In many ways, the City of Waterloo is a place of two communities: those whose primary experience of our City is inside the boundaries and immediate vicinity of our universities, and those whose primary experience rarely enters the universities.

We have some continuing challenges in places where both communities coexist in the same neighbourhoods as people from the two communities rarely meet and talk with each other. They often keep different hours and have different priorities.

But as long as we focus on what is different, we miss what is shared, and we miss those members in each community who go out of their way to understand and connect with the other.

Both groups enjoy celebrating in their own ways, require peace and quiet for sleep or productive (home)work, and want to be in a place where they feel they belong.

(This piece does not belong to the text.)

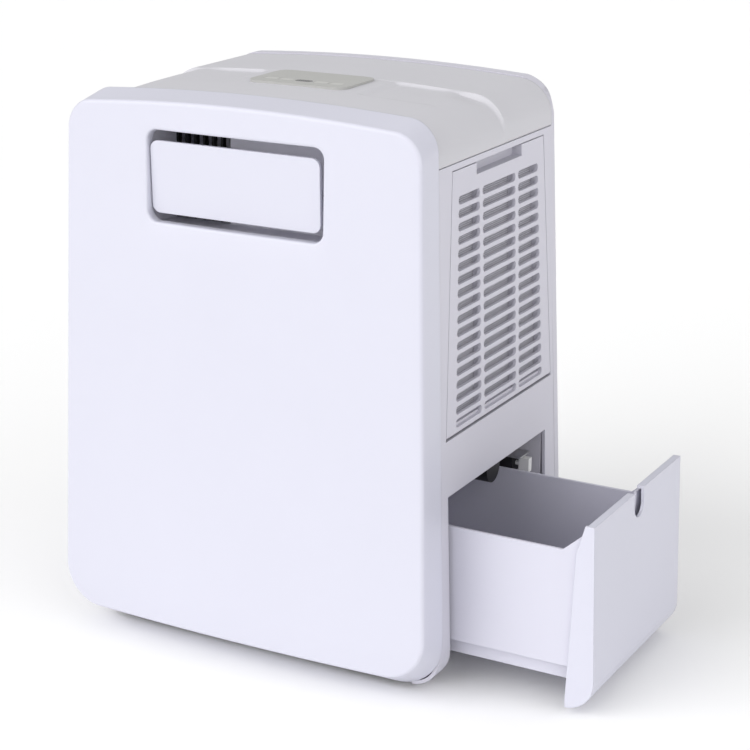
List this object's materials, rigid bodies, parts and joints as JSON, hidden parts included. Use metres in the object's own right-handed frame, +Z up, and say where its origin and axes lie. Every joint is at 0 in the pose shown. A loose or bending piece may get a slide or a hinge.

In my platform, I talk about what I think we can do in Northdale and in other neighbourhoods with large student populations. I believe there are certainly changes the City needs to make to provide safer living spaces and to facilitate the development, physically and socially, of more cohesive neighbourhoods.

This weekend, we saw the annual influx of enthusiasm, of energy, and of hope for tomorrow. This is the energy that grows into new ideas and companies, into fights for important environmental and social causes, and into permanent residents of our City.

If we build on what aspirations we share and we seek to understand each other’s priorities and experiences, we have a much better chance of building neighbourhoods and a City where we all feel like we are welcome and safe.

As someone who has stepped from one community into the other, and who is always looking for ways to bring the two together, I am excited to be seeking your support as your councillor, and to getting down to work on building a cohesive community in which we can all belong.